Copies of this report
are also being sent to the IRS managers affected by the report
recommendations. Please contact me at
(202) 622-6510 if you have questions or Michael R. Phillips, Assistant
Inspector General for Audit (Wage and Investment Income Programs), at (202) 927-0597.
Customer Service on the Toll-Free
Telephone Lines for Callers With Account Questions Has Improved
Taxpayer Authentication Needs Improvement
Appendix
I – Detailed Objective, Scope, and Methodology
Appendix
II – Major Contributors to This Report
Appendix
III – Report Distribution List
Appendix IV
– Outcome Measures
Each year, millions of taxpayers contact the
Internal Revenue Service (IRS) seeking assistance in understanding the tax law
and meeting their tax obligations by either calling the various toll-free
telephone assistance lines, accessing the IRS Internet web site, or visiting an
During the 2004 Filing Season, IRS Customer Service
Representatives (CSR) answered over 3.3 million calls for taxpayers with
questions about their accounts when calling the IRS Toll-Free Customer Service
telephone number (1-800-829-1040). An
account inquiry is a contact relating to a taxpayer’s tax account which deals
with entity information, the processing of tax returns, or corrections of
subsequent errors.
According to the 2004 IRS Oversight Board Annual
Report, 91 percent of Americans surveyed viewed the IRS service of providing a
toll-free telephone number to answer their questions as either very or somewhat
important to them. The Board stated that the IRS has made
considerable strides in improving customer service, but cautioned that it would
be highly imprudent to suggest that IRS customer service has reached an
acceptable level and advised the IRS to constantly work to improve customer
service by measuring its progress, recognizing emerging trends, and taking
advantage of new technology.
Stakeholders interviewed by the Board acknowledged the complexity of the
Federal tax code and urged the IRS to seek ways to simplify administrative and regulatory
processes to make them work more efficiently.

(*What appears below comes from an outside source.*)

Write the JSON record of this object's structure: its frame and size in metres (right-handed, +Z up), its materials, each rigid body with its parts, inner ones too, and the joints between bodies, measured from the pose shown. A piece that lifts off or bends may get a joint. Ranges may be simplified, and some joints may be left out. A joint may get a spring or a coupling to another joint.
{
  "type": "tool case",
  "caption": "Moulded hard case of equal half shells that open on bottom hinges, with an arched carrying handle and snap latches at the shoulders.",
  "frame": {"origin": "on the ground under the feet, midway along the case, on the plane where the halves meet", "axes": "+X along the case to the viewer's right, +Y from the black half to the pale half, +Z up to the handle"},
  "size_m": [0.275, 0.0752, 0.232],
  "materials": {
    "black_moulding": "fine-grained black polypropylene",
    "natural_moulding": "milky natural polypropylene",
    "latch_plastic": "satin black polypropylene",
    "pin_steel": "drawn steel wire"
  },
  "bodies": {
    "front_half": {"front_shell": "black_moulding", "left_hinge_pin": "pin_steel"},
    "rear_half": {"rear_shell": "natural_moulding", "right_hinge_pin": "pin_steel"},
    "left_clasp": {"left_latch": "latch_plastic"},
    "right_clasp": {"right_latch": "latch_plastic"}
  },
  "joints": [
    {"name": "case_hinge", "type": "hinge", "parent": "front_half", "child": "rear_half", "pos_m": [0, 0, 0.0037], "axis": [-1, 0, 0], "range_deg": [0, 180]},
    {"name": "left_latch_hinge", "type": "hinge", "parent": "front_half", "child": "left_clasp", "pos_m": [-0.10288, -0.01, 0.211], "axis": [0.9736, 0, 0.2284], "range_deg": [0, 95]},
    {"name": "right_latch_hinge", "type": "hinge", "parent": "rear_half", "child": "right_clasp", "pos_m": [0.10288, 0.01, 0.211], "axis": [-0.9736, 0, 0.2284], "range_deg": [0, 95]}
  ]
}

The quality of service provided to taxpayers
remained among the major management challenges the IRS faced in Fiscal Year
(FY) 2004. One of the IRS’ major
strategies for FY 2004 was to reduce taxpayer burden by improving the quality
and efficiency of service delivery. The aim was to provide prompt and courteous
responses to all requests for assistance.
The IRS’ goal was to make its toll-free telephone operation a
“world-class customer service organization” that provided taxpayers with accessible
and accurate tax assistance.
1. Preparing or filing individual income tax returns. This option provides the taxpayer with a second automated menu from which to choose the following options: (1) ordering tax forms or publications, (2) finding addresses to mail payments or a tax return to the IRS, (3) finding the amount of his or her Advanced Child Tax Credit, or (4) getting help with other tax questions.

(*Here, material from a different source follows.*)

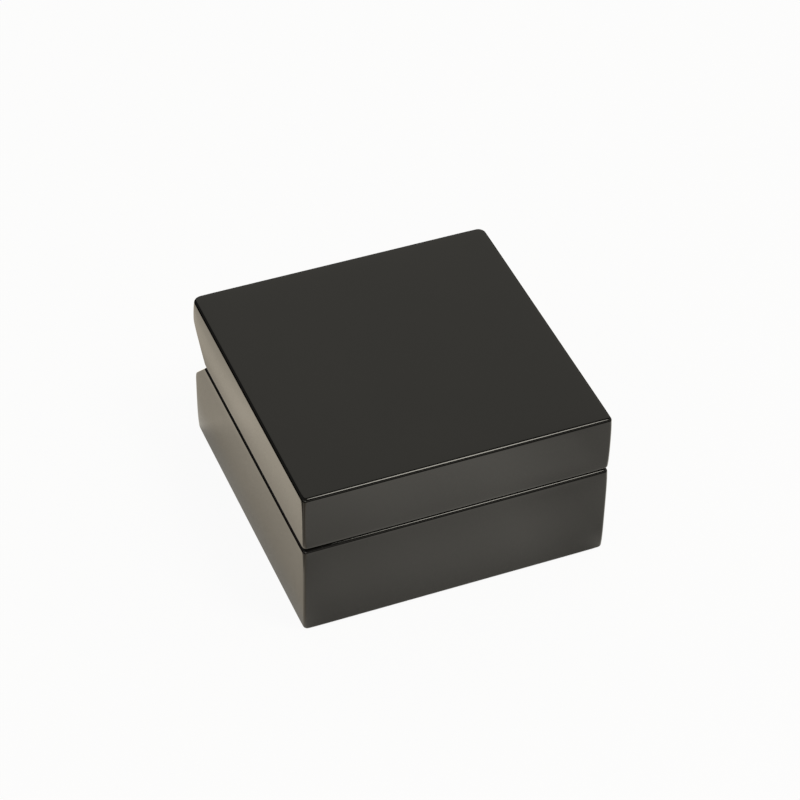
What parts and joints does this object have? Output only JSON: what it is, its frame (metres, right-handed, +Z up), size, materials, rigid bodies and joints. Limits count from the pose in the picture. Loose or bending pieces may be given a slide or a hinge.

2. Requesting information on a tax refund or personal tax account. This option provides the taxpayer with a second automated menu from which to choose the following options: (1) requesting refund information, or (2) getting answers to personal account questions.

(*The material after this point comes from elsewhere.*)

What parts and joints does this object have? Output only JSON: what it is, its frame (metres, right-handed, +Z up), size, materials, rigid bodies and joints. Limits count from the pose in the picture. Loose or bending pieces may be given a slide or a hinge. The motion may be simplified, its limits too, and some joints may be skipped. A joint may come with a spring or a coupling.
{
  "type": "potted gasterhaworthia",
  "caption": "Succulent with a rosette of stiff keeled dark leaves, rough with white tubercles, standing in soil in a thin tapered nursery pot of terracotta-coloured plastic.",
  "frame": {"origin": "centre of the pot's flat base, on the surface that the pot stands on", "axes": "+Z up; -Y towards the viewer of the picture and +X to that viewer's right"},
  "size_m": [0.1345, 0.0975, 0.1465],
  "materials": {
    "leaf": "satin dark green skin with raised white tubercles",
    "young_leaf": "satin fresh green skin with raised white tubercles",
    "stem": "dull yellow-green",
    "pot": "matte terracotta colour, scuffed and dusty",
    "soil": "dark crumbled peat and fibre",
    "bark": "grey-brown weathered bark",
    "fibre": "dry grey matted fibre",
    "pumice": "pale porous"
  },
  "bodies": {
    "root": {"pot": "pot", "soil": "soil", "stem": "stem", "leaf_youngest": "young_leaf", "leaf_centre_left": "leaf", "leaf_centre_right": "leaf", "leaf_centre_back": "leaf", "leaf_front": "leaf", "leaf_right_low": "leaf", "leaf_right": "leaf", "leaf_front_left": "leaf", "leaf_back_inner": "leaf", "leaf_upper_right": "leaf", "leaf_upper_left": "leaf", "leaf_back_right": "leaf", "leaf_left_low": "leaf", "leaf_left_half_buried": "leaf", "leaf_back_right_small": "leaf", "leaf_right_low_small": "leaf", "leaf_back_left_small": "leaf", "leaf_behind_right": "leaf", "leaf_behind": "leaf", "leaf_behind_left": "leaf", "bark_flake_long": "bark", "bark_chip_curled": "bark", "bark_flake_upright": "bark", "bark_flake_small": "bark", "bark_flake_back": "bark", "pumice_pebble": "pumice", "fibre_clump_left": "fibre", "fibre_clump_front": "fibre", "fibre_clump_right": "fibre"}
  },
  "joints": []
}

3. Using the business and specialty tax line or obtaining the address for the IRS Internet web site.
4. Repeating the above options.
If the taxpayer does not select an option or is
calling from a rotary telephone and is unable to select a touchtone option, the
same script is repeated providing voice response options. If the taxpayer selects an invalid option, he
or she is transferred to an IRS employee (screener), who screens and transfers
the call to the appropriate CSR to answer the taxpayer’s question.
CSRs answer tax account inquiries and are responsible for providing taxpayers with information on the status of their returns/refunds and for resolving the majority of issues and questions to settle their accounts. The IRS defines an account call as any call:
· Relating to a taxpayer account, both individual and business accounts.
· Regarding entity information (i.e., taxpayer’s or spouse’s name, address, Social Security Number, filing status, and tax year), the processing of a tax return, corrections of errors found during processing, and corrections resulting from adjustments or examination assessments.
· Regarding procedural issues (e.g., where to file a return, when and where to make payments).
· Relating to any other questions on refunds or procedures.
To ensure quality service, the IRS groups or categorizes calls by topics called Applications and by Wage and Investment (W&I) Division taxpayers and Small Business/Self-Employed (SB/SE) Division taxpayers. There are a total of nine Applications for the General Account Calls Product Line. This review focused only on the 4 W&I Division Applications at the 16 W&I Division toll‑free call sites. (See Appendix VI for the Applications we monitored.)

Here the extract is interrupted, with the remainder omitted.